I have met and talked somewhat briefly to a number of people and am still doing so more with an idea of getting to know them rather than, as yet, seriously to tackle the job in hand. I am afraid, therefore, that my communications up to the present have not contained anything very important but I think you will realise that I have first got to make myself known to a number of people and then to make myself au fait with the subjects one has to deal with before being in a position to send you anything very much.

I think I can safely say that the outlook promises well for my being able to be of use to you. I have come across nothing up to the present that could be called a real difficulty in the way of my getting established.
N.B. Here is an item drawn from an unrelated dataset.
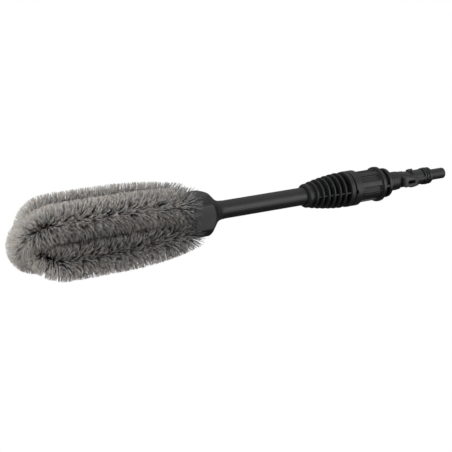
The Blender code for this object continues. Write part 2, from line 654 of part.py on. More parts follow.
def adapter(look, rubber_look, washer_look):
    flange_back = ADAPTER_FLANGE_X + ADAPTER_FLANGE_THICKNESS
    seal_floor = ADAPTER_SPIGOT_RADIUS - 1.5
    seal_width = 2.4
    seals = (136.2, 141.4)
    outline = [(ADAPTER_FRONT_X, SWIVEL_CHAMBER_RADIUS), (ADAPTER_FRONT_X, ADAPTER_SPIGOT_RADIUS)]
    for x in seals:
        outline += [(x, ADAPTER_SPIGOT_RADIUS), (x, seal_floor),
                    (x + seal_width, seal_floor), (x + seal_width, ADAPTER_SPIGOT_RADIUS)]
    outline += [
        (ADAPTER_FLANGE_X, ADAPTER_SPIGOT_RADIUS), (ADAPTER_FLANGE_X, ADAPTER_FLANGE_RADIUS),
        (flange_back, ADAPTER_FLANGE_RADIUS), (flange_back, STEM_RADIUS),
        (STEM_END_X - 0.4, STEM_RADIUS), (STEM_END_X, NECK_RADIUS), (NECK_END_X, NECK_RADIUS),
        (NECK_END_X, 6.9), (INLET_COLLAR_FRONT_X, 6.9),
        (INLET_COLLAR_FRONT_X, INLET_COLLAR_RADIUS), (INLET_GROOVE_FRONT_X, INLET_COLLAR_RADIUS),
        (INLET_GROOVE_FRONT_X, INLET_GROOVE_RADIUS), (INLET_GROOVE_REAR_X, INLET_GROOVE_RADIUS),
        (INLET_GROOVE_REAR_X, INLET_COLLAR_RADIUS), (INLET_COLLAR_REAR_X, INLET_COLLAR_RADIUS),
        (INLET_COLLAR_REAR_X + 0.4, INLET_SHOULDER_RADIUS),
        (INLET_SHOULDER_X, INLET_SHOULDER_RADIUS),
        (INLET_SHOULDER_X + GAP, INLET_RADIUS), (HALF_LENGTH - 1.2, INLET_RADIUS),
        (HALF_LENGTH, INLET_RADIUS - 1.0), (HALF_LENGTH, INLET_BORE), (flange_back, INLET_BORE),
        (ADAPTER_FLANGE_X, SWIVEL_CHAMBER_RADIUS),
    ]
    body = turned("bayonet_adapter", outline, look, MEDIUM)
    lug_end = LUG_X + LUG_LENGTH
    window_x = LUG_X + 3.7
    root = INLET_RADIUS + 0.2  # blocks start well inside the neck
    for number, turn in enumerate((0.0, 180.0), 1):
        lug = lug_block(
            f"guide_lug_{number}", LUG_X, lug_end, LUG_HALF_WIDTH, root, LUG_RADIUS, turn, ramp=2.0)
        rib = lug_block(
            f"guide_rib_{number}", lug_end - 2, RIB_END_X, RIB_HALF_WIDTH, root, RIB_RADIUS, turn)
        window = lug_block(
            f"guide_window_{number}", window_x, window_x + LUG_WINDOW_LENGTH,
            LUG_WINDOW_HEIGHT / 2, LUG_WINDOW_FLOOR, LUG_RADIUS + 5, turn)
        recess = lug_block(
            f"guide_recess_{number}", LUG_RECESS_X, LUG_X + GAP, LUG_HALF_WIDTH + GAP,
            NECK_RADIUS, STEM_RADIUS + 1, turn)
        boolean(body, recess, "DIFFERENCE")
        boolean(body, lug, "UNION")
        boolean(body, rib, "UNION")
        boolean(body, window, "DIFFERENCE")
    for number, half_turn in enumerate((0.0, 180.0), 1):
        pocket = lug_block(
            f"guide_pocket_{number}", POCKET_X, POCKET_X + POCKET_LENGTH, 4.6, 6.9, 12.0,
            POCKET_TURN + half_turn)
        key = lug_block(
            f"guide_key_{number}", KEY_X, KEY_X + KEY_LENGTH, 2.6, root, 9.8, KEY_TURN + half_turn)
        boolean(body, pocket, "DIFFERENCE")
        boolean(body, key, "UNION")

    for number, x in enumerate(seals, 1):
        o_ring(f"swivel_o_ring_{number}", x + seal_width / 2, seal_floor + 0.2,
               ADAPTER_SPIGOT_RADIUS + 0.05, seal_width / 2 - 0.15, rubber_look)
    o_ring("inlet_o_ring", (INLET_GROOVE_FRONT_X + INLET_GROOVE_REAR_X) / 2,
           INLET_GROOVE_RADIUS + 0.2, INLET_COLLAR_RADIUS + GAP, 2.1, rubber_look, MEDIUM)
    flat_ring("swivel_thrust_washer", STUB_END_X + GAP, ADAPTER_SPIGOT_RADIUS + GAP,
              STUB_RADIUS - 0.4, WASHER_THICKNESS, washer_look)
    flat_ring("nut_slip_washer", slip_washer_x(), STEM_RADIUS + GAP,
              STUB_RADIUS - 0.1, WASHER_THICKNESS, washer_look)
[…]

With best wishes, I am, Yours sincerely, R. G. CASEY

_1 Secretary to the Cabinet.

2 Foreign Secretary.

3 Chancellor of the Duchy of Lancaster. He had been created Viscount Cecil of Chelwood in 1923 Perhaps the United Kingdom’s leading League of Nations advocate, he had been a delegate at the 1919 Paris Peace Conference and frequently at the League Assemblies (on occasion representing South Africa). He had played a key part in the writing at Geneva of the ill-fated Draft Treaty of Mutual Assistance of 1923, the rejection of which led to the MacDonald-Herriot initiative for what emerged as the Geneva Protocol.

4 After a year of nationalist agitation, the Governor-General of the Sudan and Commander-in-Chief of the Egyptian Army, Sir Lee Stack, was assassinated in Cairo in November 1924. As Casey was writing, the High Commissioner in Egypt, Lord Allenby, was restoring British control with some severity.

5 The minority Labour Government of Ramsay MacDonald, which took office in January 1924, obtained a dissolution of Parliament in October 1924 and in the elections of 29 October 1924 the Conservatives under Stanley Baldwin were returned with an immense majority.

6 Lord President of the Council and Chairman of the Committee of Imperial Defence.

7 Legal Adviser to the Foreign Office.